You may feel you aren’t under their jurisdiction. It turns out it doesn’t matter what you think though, much like if an elephant is charging at you, your opinion of the situation doesn’t really have an effect.

Please enlighten me: how can the US government stop a transaction from happening in a blockchain network?
US controls all financial infrastructure everywhere. You can’t buy coins if you can’t use the onramps (due to KYC), can’t use the off-ramps (due to Chainalysis and exchange KYC noticing your coins came from a wallet used for crimes a year or two ago). They can extradite you and just wait for you to give up your keys. And so on.

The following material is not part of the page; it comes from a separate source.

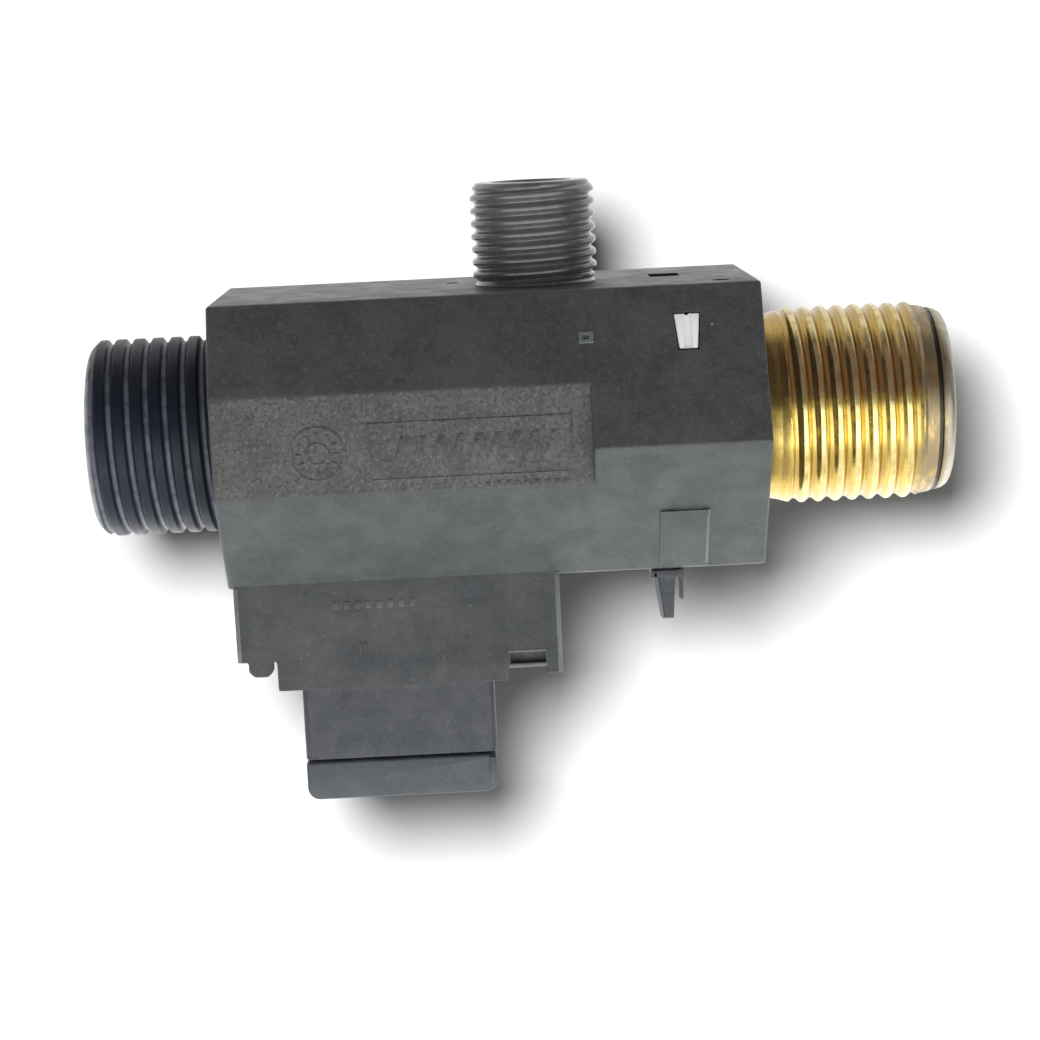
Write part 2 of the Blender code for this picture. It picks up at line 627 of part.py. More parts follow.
def make_coil(steel, bobbin_look, copper):
    centre = (COIL_X, 0, 0)
    bore_r = TUBE_R + TUBE_WALL + GAP
    low, high = BOBBIN_Z
    inner = (low + BOBBIN_FLANGE_T, high - BOBBIN_FLANGE_T)
    bobbin = [
        (bore_r, low), (BOBBIN_FLANGE_R, low), (BOBBIN_FLANGE_R, inner[0]), (BOBBIN_R, inner[0]),
        (BOBBIN_R, inner[1]), (BOBBIN_FLANGE_R, inner[1]), (BOBBIN_FLANGE_R, high), (bore_r, high),
    ]
    dress(turned("coil_bobbin", bobbin, 32, centre), bobbin_look)
    wound = (inner[0] + GAP, inner[1] - GAP)
    winding = [
        (BOBBIN_R + GAP, wound[0]), (WINDING_R, wound[0]),
        (WINDING_R, wound[1]), (BOBBIN_R + GAP, wound[1]),
    ]
    dress(turned("coil_winding", winding, 32, centre), copper)
    flux = block("flux_plate", YOKE_X, spread(YOKE_HALF_Y), FLUX_Z)
    cut(flux, cylinder("bore", bore_r, FLUX_Z[0] - OVER, FLUX_Z[1] + OVER, 32, centre))
    dress(flux, steel)
    yoke = block("coil_yoke", YOKE_X, spread(YOKE_HALF_Y), (WEB_Z[0], FLUX_Z[0] - GAP))
    arms = (YOKE_X[0] + YOKE_T, YOKE_X[1] - YOKE_T)
    cut(
        yoke,
        block("window", arms, spread(YOKE_HALF_Y + OVER), (WEB_Z[1], 0)),
        cylinder("bore", STUD_R + GAP, WEB_Z[0] - OVER, WEB_Z[1] + OVER, 20, centre),
    )
    dress(yoke, steel)


def rounded(x, y, radius):
    """Rectangle outline with its four corners cut round in three steps."""
    outline = []
    corners = ((x[1], y[1], 0), (x[0], y[1], 90), (x[0], y[0], 180), (x[1], y[0], 270))
    for corner_x, corner_y, start in corners:
        centre_x = corner_x - math.copysign(radius, corner_x - sum(x) / 2)
        centre_y = corner_y - math.copysign(radius, corner_y - sum(y) / 2)
        for step in range(4):
            angle = math.radians(start + 30 * step)
            outline.append((centre_x + radius * math.cos(angle),
                            centre_y + radius * math.sin(angle)))
    return outline


def socket_cutter(z):
    """Mouth of the plug socket, with a key rib along its back."""
    mouth = block("mouth", SOCKET_X, spread(SOCKET_HALF_Y), z)
    key = block("key", (COIL_X - SOCKET_KEY, COIL_X + SOCKET_KEY),
                (SOCKET_HALF_Y - SOCKET_KEY, SOCKET_HALF_Y + OVER), (z[0] - OVER, z[1] + OVER))
    cut(mouth, key)
    return mouth


def pin_places():
    return [(1, COIL_X - PIN_OFFSET), (2, COIL_X + PIN_OFFSET)]


def make_case(case_look, cap_look, pin_look):
    """Coil case, the cap that carries on its plug socket, and two blades."""
    case = prism("coil_case", rounded(CASE_X, spread(CASE_HALF_Y), 0.8), *CASE_Z)
    inside = (CASE_X[0] + CASE_WALL, CASE_X[1] - CASE_WALL)
    cut(
        case,
        block("coil_space", inside, spread(CASE_HALF_Y - CASE_WALL), (FLOOR_Z[1], 0)),
        socket_cutter((CASE_Z[0] - OVER, FLOOR_Z[0])),
    )
    cap = prism("terminal_cap", rounded_cap(), -CASE_HALF_Y, CASE_HALF_Y, axis="Y")
    rib = block("rib", (CAP_X[1] - 0.8, CAP_X[1] - 0.1), (-CASE_HALF_Y - 0.3, 0),
                (CAP_Z[0] + 1.0, CAP_Z[1] - 0.2))
    join(cap, rib)
    cut(cap, socket_cutter((CAP_Z[0] - OVER, CAP_Z[1] + OVER)))
    for number, x in pin_places():
        pin_x = (x - PIN_T / 2, x + PIN_T / 2)
        cut(case, block("pin_slot", (pin_x[0] - GAP, pin_x[1] + GAP), spread(PIN_HALF_Y + GAP),
                        (FLOOR_Z[0] - OVER, FLOOR_Z[1] + OVER)))
        tip = [
            (PIN_Z[0], -PIN_HALF_Y + 0.6), (PIN_Z[0], PIN_HALF_Y - 0.6),
            (PIN_Z[0] + 0.8, PIN_HALF_Y), (PIN_Z[1], PIN_HALF_Y),
            (PIN_Z[1], -PIN_HALF_Y), (PIN_Z[0] + 0.8, -PIN_HALF_Y),
        ]
        blade = prism(f"terminal_pin_{number}", [(y, z) for z, y in tip], *pin_x, axis="X")
        dress(blade, pin_look)
    dress(case, case_look)
    dress(cap, cap_look)


def rounded_cap():
    """Front outline (z, x) of the cap, with its two lower corners rounded."""
    (left, right), (low, high), radius = CAP_X, CAP_Z, CAP_CORNER_R
    outline = [(high, left), (high, right)]
    for centre_x, start in ((right - radius, 0), (left + radius, 90)):
        for step in range(5):
            angle = math.radians(start + 22.5 * step)
            outline.append((low + radius - radius * math.sin(angle),
                            centre_x + radius * math.cos(angle)))
    return outline


def make_clip(look):
    """Wiring clip: plate, root in the body, and three prongs below it."""
    clip = block("wire_clip", CLIP_X, CLIP_Y, CLIP_PLATE_Z)
    join(clip, block("root", CLIP_ROOT_X, CLIP_ROOT_Y, (CLIP_PLATE_Z[0] + 0.2, CLIP_ROOT_Z)))
    top = CLIP_PLATE_Z[1] - 0.2
    prongs = {
        "edge": ((58.3, 58.7, 58.9, 59.2), (CLIP_Y[0], CLIP_Y[0] + 1.0), CLIP_TIP_Z + 0.6),
        "leg": ((59.1, 60.7, 59.2, 60.4), (CLIP_Y[0] + 0.3, CLIP_Y[0] + 2.2), CLIP_TIP_Z),
        "post": ((61.1, 61.5, 61.1, 61.5), (CLIP_Y[0] + 0.3, CLIP_Y[0] + 2.6), CLIP_TIP_Z + 2.0),
    }
    for name, ((left, right, tip_left, tip_right), y, tip_z) in prongs.items():
        outline = [(top, left), (top, right), (tip_z, tip_right), (tip_z, tip_left)]
        join(clip, prism(name, outline, *y, axis="Y"))
    dress(clip, look)


def build():
    clear_scene()
    black = material("black_polyamide", (0.065, 0.065, 0.068), 0.55)
    housing_grey = material("coil_resin", (0.085, 0.09, 0.095), 0.5)
    cap_grey = material("cap_resin", (0.11, 0.115, 0.12), 0.5)
    brass = material("brass", (0.72, 0.50, 0.16), 0.28, 1.0)
    white = material("white_acetal", (0.82, 0.82, 0.8), 0.4)
    rubber = material("black_rubber", (0.02, 0.02, 0.02), 0.75)
    steel = material("zinc_steel", (0.55, 0.56, 0.57), 0.35, 1.0)
    stainless = material("stainless_steel", (0.6, 0.6, 0.6), 0.25, 1.0)
    copper = material("copper_wire", (0.62, 0.26, 0.12), 0.3, 1.0)
    tinned = material("tinned_brass", (0.7, 0.68, 0.62), 0.3, 1.0)
    gauze = material("steel_gauze", (0.5, 0.5, 0.5), 0.4, 1.0)

    armature = axis_empty("armature_axis", (COIL_X, 0, 0))
    outlet = axis_empty("outlet_axis", (BODY_X[1], 0, 0))
    fork = axis_empty("fork_axis", (LEG_X, 0, 0))

    make_body(black)
    make_inlet_spigot(black)
    make_branch_spigot(black)
    make_strainer(white, gauze)
    make_seat(brass)
    make_outlet_tail(brass, outlet)
    for number, (start, end) in enumerate(GROOVES, 1):
        middle = ((start + end) / 2, 0, 0)
        make_o_ring(f"outlet_o_ring_{number}", 8.12, 0.78, middle, "X", rubber, outlet)
    make_fork(white, fork)
    make_bonnet(steel, rubber, steel)
    make_armature(stainless, white, rubber, stainless, armature)
    make_guide(stainless, stainless, steel)
    make_coil(steel, white, copper)
    make_case(housing_grey, cap_grey, tinned)
    make_clip(black)


build()
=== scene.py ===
"""Looks of a plastic-bodied solenoid valve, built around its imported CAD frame.

Row frame: the origin is the centre of the inlet's end face, +X runs along the
flow, +Y goes to the back of the valve and +Z points up, along the branch port.
Pieces are shaped in millimetres, in the row frame, and finish_piece() brings them
to metres.
"""

import math

import bmesh
import bpy
import numpy as np
from mathutils import Matrix, Vector


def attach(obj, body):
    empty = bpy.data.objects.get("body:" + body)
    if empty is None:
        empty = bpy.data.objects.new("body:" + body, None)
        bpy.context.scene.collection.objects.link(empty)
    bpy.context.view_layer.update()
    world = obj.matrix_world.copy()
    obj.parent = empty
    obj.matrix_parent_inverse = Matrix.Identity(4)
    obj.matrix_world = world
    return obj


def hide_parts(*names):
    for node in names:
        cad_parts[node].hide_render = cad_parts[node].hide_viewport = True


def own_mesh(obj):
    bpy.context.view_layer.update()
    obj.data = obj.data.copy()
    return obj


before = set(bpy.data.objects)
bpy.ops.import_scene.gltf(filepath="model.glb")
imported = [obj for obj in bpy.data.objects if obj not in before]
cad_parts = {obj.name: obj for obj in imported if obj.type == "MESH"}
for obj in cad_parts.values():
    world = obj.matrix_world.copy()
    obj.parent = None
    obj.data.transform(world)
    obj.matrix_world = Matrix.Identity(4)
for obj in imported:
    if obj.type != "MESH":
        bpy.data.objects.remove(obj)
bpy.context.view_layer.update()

MM = 0.001
GAP = 0.3  # clearance between two pieces that touch in the real valve
WINDOW_GAP = 0.12  # clearance round the fork's upper leg, which shows in its window
OVER = 1.0  # how far a cutter runs past the face it cuts
MERGE = 1e-4
ROUND_SIDES = 72
FINE_SIDES = 120

# Hexagonal body, seen along X
BODY_X = (13.75, 70.15)
TOP_HALF, TOP_Z = 12.9, 14.5
RIDGE_HALF, RIDGE_Z = 20.3, -1.0
BASE_HALF, BASE_Z = 8.9, -15.5
FLAT_HALF, FLAT_END = 17.2, 52.2
FACET_SLOPE = (RIDGE_HALF - TOP_HALF) / (TOP_Z - RIDGE_Z)
BASE_SLOPE = (RIDGE_HALF - BASE_HALF) / (RIDGE_Z - BASE_Z)
EDGE = 0.32  # radius of the body's moulded edges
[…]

You can’t get away by just not being interesting right now. Transactions are public and forever on most blockchains, so anyone can find you at any time in the future.

These people tried but they barely got to spend their winnings due to how hard it really is to launder money.

https://www.justice.gov/opa/pr/two-arrested-alleged-conspira...

I am not asking about the finance side of things, and I am not asking as someone who is trying to do anything illegal.

The question was "how the US government can stop people from making a transaction on the blockchain?" More specifically: what government who would have the capacity to stop people from using a dapp?

Can the US government stop people from getting their (completely KYC'd) crypto and exchanging on Uniswap? Can it stop them from making a Tornado Cash transfer? Can it stop them from buying a domain name on ENS?

The answer, of course, is no, they can not. Your talk about government reach is just unrelated bullshit.

That’s a theoretical argument; in real life it doesn’t matter what happens in a single transaction right now. All those services are operated and used by real people, if they’re legal now it’s because they’re complying with laws, and if they stop complying with laws they won’t be legal.

Assuming you expect to still be alive in the next few years, it’s not a good idea to pretend like you don’t have to care about this. You can end up in front of a judge if you do something illegal, and they aren’t impressed with “you can’t stop me” as an argument. They can find someone who can do something and they can order them to do that.